Hand-Knotted Rugs: Expectations vs. Reality

Hand-Knotted Rugs: Expectations vs. Reality

If your aesthetic is on the finer side, you need a hand-knotted rug in your life. With thousands of tiny knots handwoven into place, this rug construction is a nostalgic ode to timeless tradition. Durable and long-lasting, a hand-knotted rug is a gorgeous accent well worth the investment.

How a Hand-Knotted Rug Is Made

Hand-Knotted Rug Method

Rather than using a punching tool to speed up the weaving process, a hand-knotted rug is born from pure artistry. One or more masterful weavers craft the rug’s raw foundation on the loom, stringing up vertical strands of yarn and weaving more strands through them. Each intricate knot is then hand-tied to each supple thread. Finally, it’s all shaved down for a flat, walkable pile.

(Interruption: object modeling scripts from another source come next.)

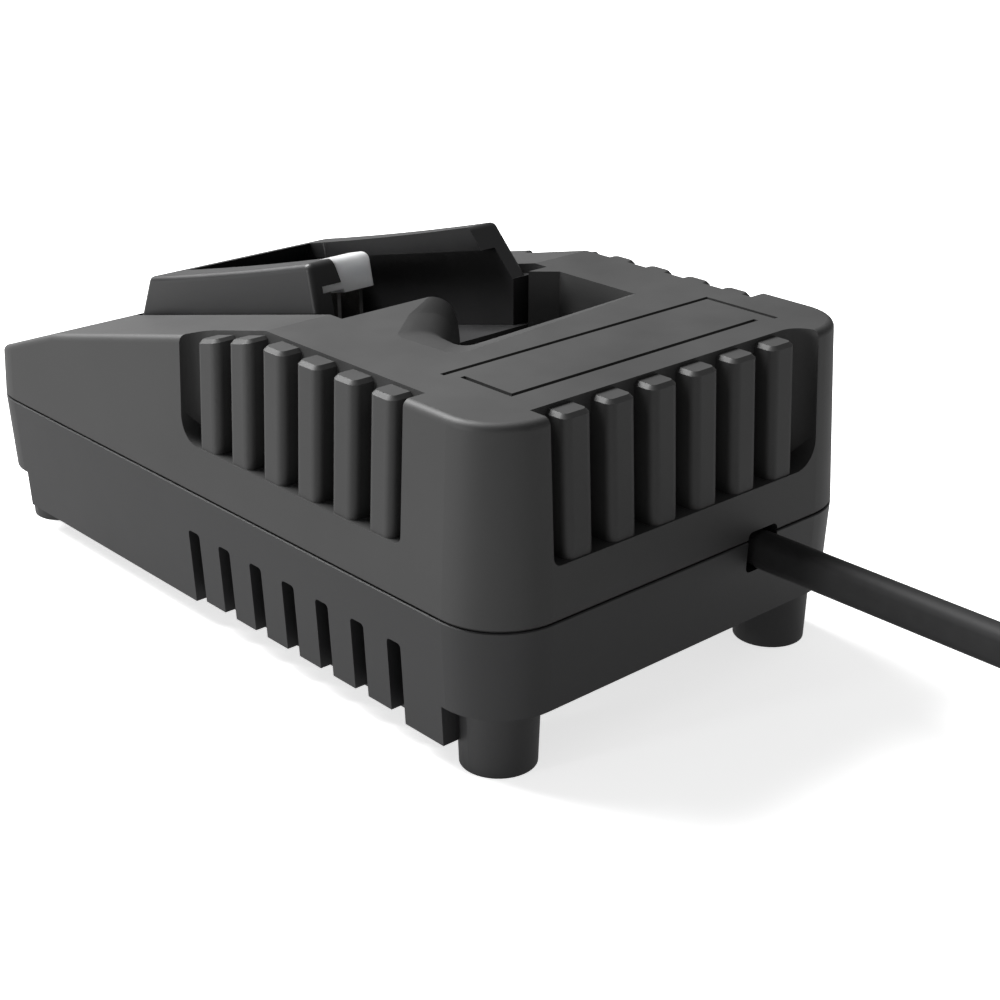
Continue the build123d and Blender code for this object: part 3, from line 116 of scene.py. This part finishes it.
# ---- moulded plastics with a fine texture, and the tie; grain is the size of that texture in mm
mouldedAbs = {
    # upper shell: dark grey, dull, with a soft sheen where the light grazes it
    "housing": {"dark": "323232", "light": "3c3c3c", "roughness": 0.57, "grain": 0.35, "bump": 0.16},
    # lower shell and feet: a shade darker than the upper one, painted shade for the dimmer light on the lower
    # sides; it also lets the parting line read
    "shadedLowerHousing": {"dark": "222223", "light": "2a2a2b", "roughness": 0.5, "grain": 0.35, "bump": 0.16},
    # rails and bay: smoother, with sharper lights on their edges; blacker partly as their own dark moulding
    # and partly as painted shade for the dark bay between the rails
    "cradle": {"dark": "1e1e1f", "light": "282829", "roughness": 0.42, "grain": 0.35, "bump": 0.12},
    # plug: black, even, a little waxy
    "plug": {"dark": "1c1c1d", "light": "262627", "roughness": 0.5, "grain": 0.35, "bump": 0.12},
    # tie round the coil: matt and coarse
    "tie": {"dark": "1a1a1b", "light": "2a2a2b", "roughness": 0.7, "grain": 0.3, "bump": 0.25},
}
absPattern = {
    "index": 1.5,
    "grain": {"Detail": 3.0, "Roughness": 0.6},
    "cloud": {"Scale": 45.0, "Detail": 4.0, "Roughness": 0.55},
    "toneEnds": (0.3, 0.72),
    "sheenFrom": (0.25, 0.75),
    "sheenSpread": (-0.05, 0.07),
    "reliefDepth": 0.05,
}


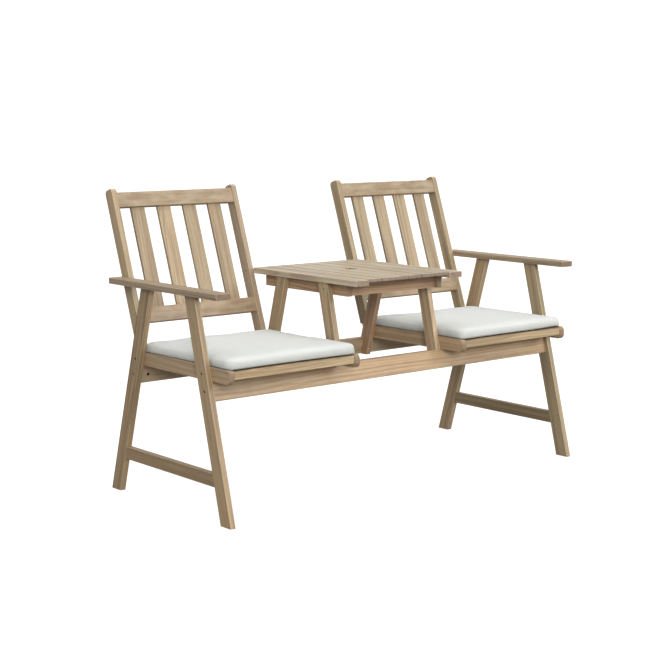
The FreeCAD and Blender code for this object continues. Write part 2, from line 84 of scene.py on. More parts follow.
# Run of the grain, seen from the side: the lean of a piece from upright, towards the back
LEVEL_LEAN = math.radians(90)
FRONT_LEG_LEAN = math.atan(0.26)
REAR_LEG_LEAN = math.atan(-0.288)
BACK_LEAN = math.radians(19.2)
TABLE_FRONT_LEG_LEAN = math.atan(0.233)
TABLE_REAR_LEG_LEAN = math.atan(-0.272)
# Run of the grain of a piece that lies across the bench
ACROSS = "across"

# Per-board factors, how much red, green and blue each board gives back: partly wood that is
# redder, greyer or darker, partly painted light and shade, with boards lightened where shadow
# falls on them and darkened where they are brightly lit
PLAIN_BOARD = (1.0, 1.0, 1.0)
BOARD_TINTS_AND_PAINTED_LIGHT = {
    "front_rail": (1.18, 1.09, 0.98),
    "rear_rail": (1.18, 1.12, 1.10),
    "left_front_leg": (0.95, 0.92, 0.88),
    "left_rear_leg": (0.86, 0.81, 0.76),
    "left_seat_front_bar": (1.36, 1.38, 1.38),
    "right_seat_front_bar": (1.20, 1.21, 1.22),
    "left_back_slat_1": (0.89, 0.94, 0.96),
    "left_back_slat_3": (1.12, 1.09, 1.09),
    "left_back_slat_4": (0.90, 0.86, 0.86),
    "left_back_top_rail": (0.76, 0.71, 0.67),
    "right_back_top_rail": (0.72, 0.65, 0.58),
    "left_back_inner_post": (1.05, 1.04, 1.15),
    "left_table_batten": (1.07, 0.97, 0.97),
    "table_front_apron": (1.08, 0.97, 0.96),
    "right_table_front_leg": (1.52, 1.42, 1.46),
    "right_table_rear_leg": (1.15, 0.93, 0.94),
}
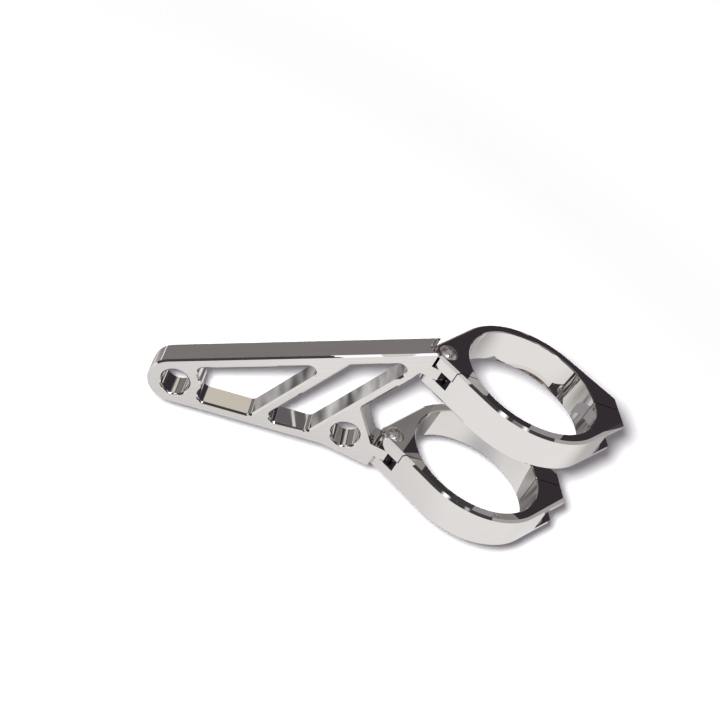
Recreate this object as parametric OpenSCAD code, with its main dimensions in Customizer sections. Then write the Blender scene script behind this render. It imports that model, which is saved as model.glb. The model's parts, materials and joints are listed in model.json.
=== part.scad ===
// Headlight mounting bracket: a flat windowed arm held by two hinged fork clamps.
// Millimetres. +Z runs up the fork tube, and the origin is on the fork's axis at the
// middle of the lower clamp. The arm is a plate parallel to the X-Z plane, reaching to -X.

/* [Fork clamps] */
// Diameter of the fork tube that the clamps close on
fork_d = 41; // [35:0.5:50]
// Wall of the clamp ring round the bore
clamp_wall = 3.4; // [3:0.1:6]
// Height of each clamp along the fork
clamp_h = 11; // [9:0.5:16]
// Distance between the middles of the two clamps along the fork
clamp_spacing = 33; // [28:1:45]
// Chamfer along the outer edges of the clamps
clamp_edge = 0.7; // [0.3:0.1:1]
// Chamfer at both mouths of the fork bore
bore_edge = 0.3; // [0.1:0.1:0.5]
// Turn of both clamps on their knuckle screws, measured from the plane of the arm
swing = 13; // [0:1:25]
// Slit left between the two halves of a clamp
seam_gap = 0.3; // [0.2:0.05:0.8]

/* [Knuckles] */
// Distance from the fork's axis to the knuckle screw
knuckle_reach = 27.5; // [26:0.5:36]
// Radius of the round nose on the clamp's ears
ear_r = 4.1; // [3.8:0.1:5]
// How far the ears reach past the knuckle screw, across the seam
ear_reach = 7.6; // [6.5:0.1:9]
// Free height above and below the tongue, between the ears
tongue_gap = 0.1; // [0.05:0.05:0.3]
// Room round the tongue's end and round the ears' noses
swing_room = 1.2; // [0.6:0.1:1.6]
// Thread diameter of the knuckle screws
knuckle_screw_d = 3; // [2.5:0.5:4]
// Diameter of the knuckle screws' domed heads
knuckle_head_d = 5.7; // [5:0.1:7]
// Height of the knuckle screws' domed heads
knuckle_head_h = 1.65; // [1.2:0.05:2.4]
// Width across flats of the knuckle screws' hexagon sockets
knuckle_key = 2; // [1.5:0.5:2.5]

/* [Pinch screws] */
// Distance from the fork's axis to the pinch screw's axis
pinch_reach = 26.2; // [25.5:0.1:30]
// Distance from the fork's axis to the flat far end of the clamp
end_reach = 29.7; // [28:0.1:40]
// Width of the clamp's flat far end, across the seam
end_w = 11.6; // [10:0.2:16]
// Thread diameter of the pinch screws
pinch_screw_d = 3; // [3:0.5:4]
// Length of the pinch screws under the head
pinch_screw_l = 8; // [7:0.5:10]
// Diameter of the pinch screws' heads
pinch_head_d = 5.5; // [5:0.1:6.4]
// Height of the pinch screws' heads
pinch_head_h = 2; // [1.6:0.1:3]
// Width across flats of the pinch screws' hexagon sockets
pinch_key = 2; // [1.5:0.5:2.5]
// Thickness of metal left under the pinch screw's head
pinch_floor = 2; // [1.6:0.1:3]
// Room round the pinch screw's head in its pocket
pocket_room = 0.9; // [0.2:0.1:1]

/* [Arm] */
// Thickness of the arm plate
plate_t = 8.7; // [7:0.1:12]
// Chamfer along the edges of the arm plate
plate_edge = 0.55; // [0.2:0.05:0.8]
// Diameter of the two headlight bolt holes
bolt_d = 8.4; // [6.4:0.1:10.5]
// Chamfer at the mouths of the bolt holes
bolt_edge = 0.45; // [0.1:0.05:0.8]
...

Every decorative embellishment on a hand-knotted rug is put into place by the weaver’s hands – no glue, no gimmicks. The months, sometimes even years, that go into the ornamentation of this masterpiece results in rug strength from the bottom up.

You can tell if your rug is hand-knotted when its meticulous design shows through on either side. The more vibrantly the colors and patterns appear to be, the higher the quality of yarn, material, and dye.

Exceptional Quality and Lifelong Durability

Hand-Knotted Rug Quality

Hand-knotted rug construction is literally quality you can see. From the lack of latex backing to the extended fringe dangling at its edges, the honest make of a hand-knotted rug is visible in every inch.

In fact, knot density, or how many knots are woven within each square inch, is an indicator of quality. A lower-quality rug has about 160 knots per square inch, while an outstanding rug has about 1000. The average hand-knotted rug has about 400 knots per square inch. The texture of your rug will vary based on the different heights of the knots and how tightly they’re woven together.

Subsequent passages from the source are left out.